The copyrighted material is going into an academic book. I think this is fair use of the material. Do I really need to ask for permission?

Fair use is complicated, and in reality, the courts determine if your use is fair. Putting copyrighted material in a thesis or dissertation is not the same as photocopying an article, or using a figure from the internet for a paper submitted to a professor for class. Things that are definitely not fair use include long quotations, whole journal articles and most figures from any source. Additional information can be found in the Copyright and Your Dissertation or Thesis publication prepared by ProQuest.

12

I'd like to use a figure from a journal article or web site in my thesis.
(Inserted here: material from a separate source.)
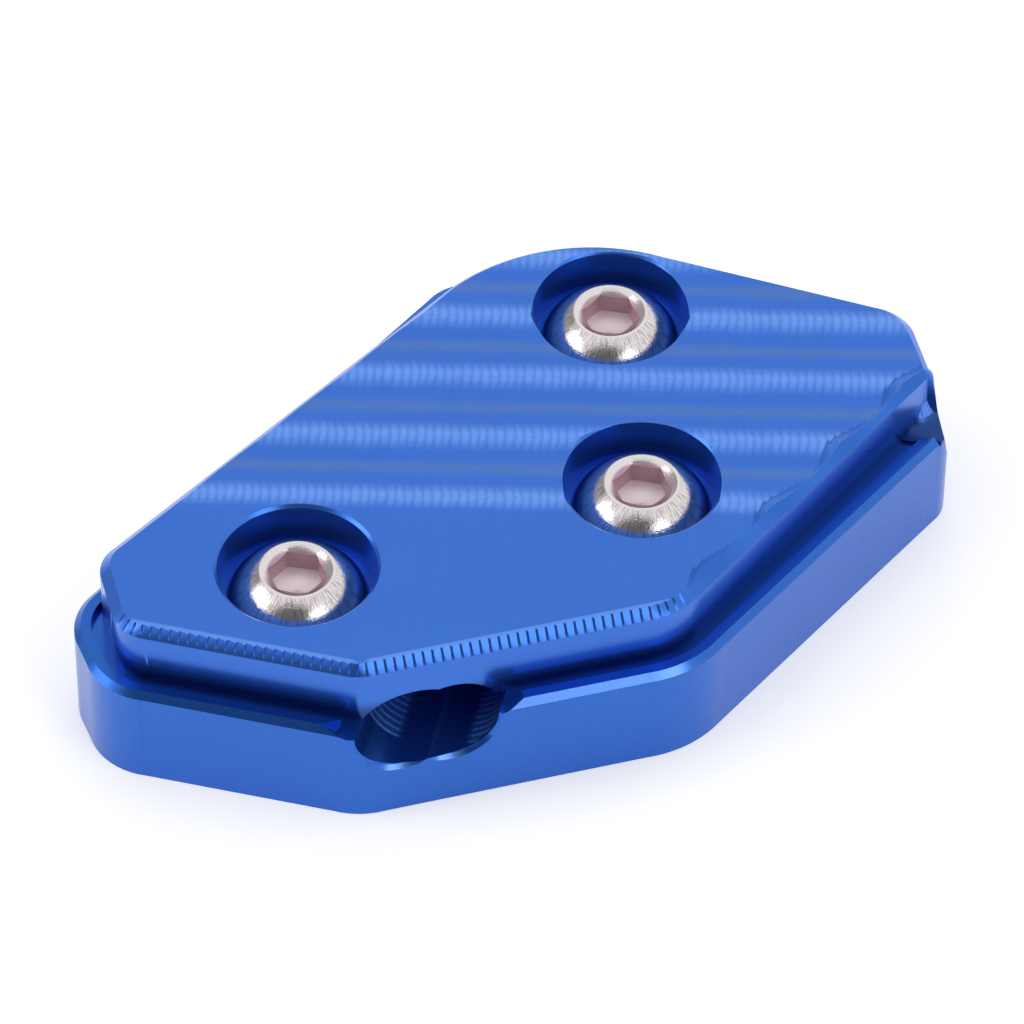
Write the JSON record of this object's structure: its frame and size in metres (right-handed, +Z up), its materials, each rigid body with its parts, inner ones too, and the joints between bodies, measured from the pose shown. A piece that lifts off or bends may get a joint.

How do I do that?

Unless figures are truly in the public domain, US Copyright Law protects images and words from any source from being copied into your thesis or dissertation. The same laws protect you against others copying your work and placing it in their documents without your permission. If you are the author of the journal article, consult the copyright transfer agreement you signed to see what rights you retained as an author. If you are not the author of the material, contact the publisher to obtain permission to use the material. Most publishers have a form that can be filled out on their web page to request permission. Please see our copyright page for more information about how to request and document permission to use materials in your thesis or dissertation.

US Copyright Law does allow limited use of copyrighted material under the "fair use" doctrine. This permits you to use limited portions of copyrighted material in any document you publish. Please see the Copyright Office FAQ to assist you in determining if the work you want to use is considered fair use, or if you need to ask permission. Typically, quotations of less than one page are considered fair use, but reproduction of a figure from a journal or web page is not.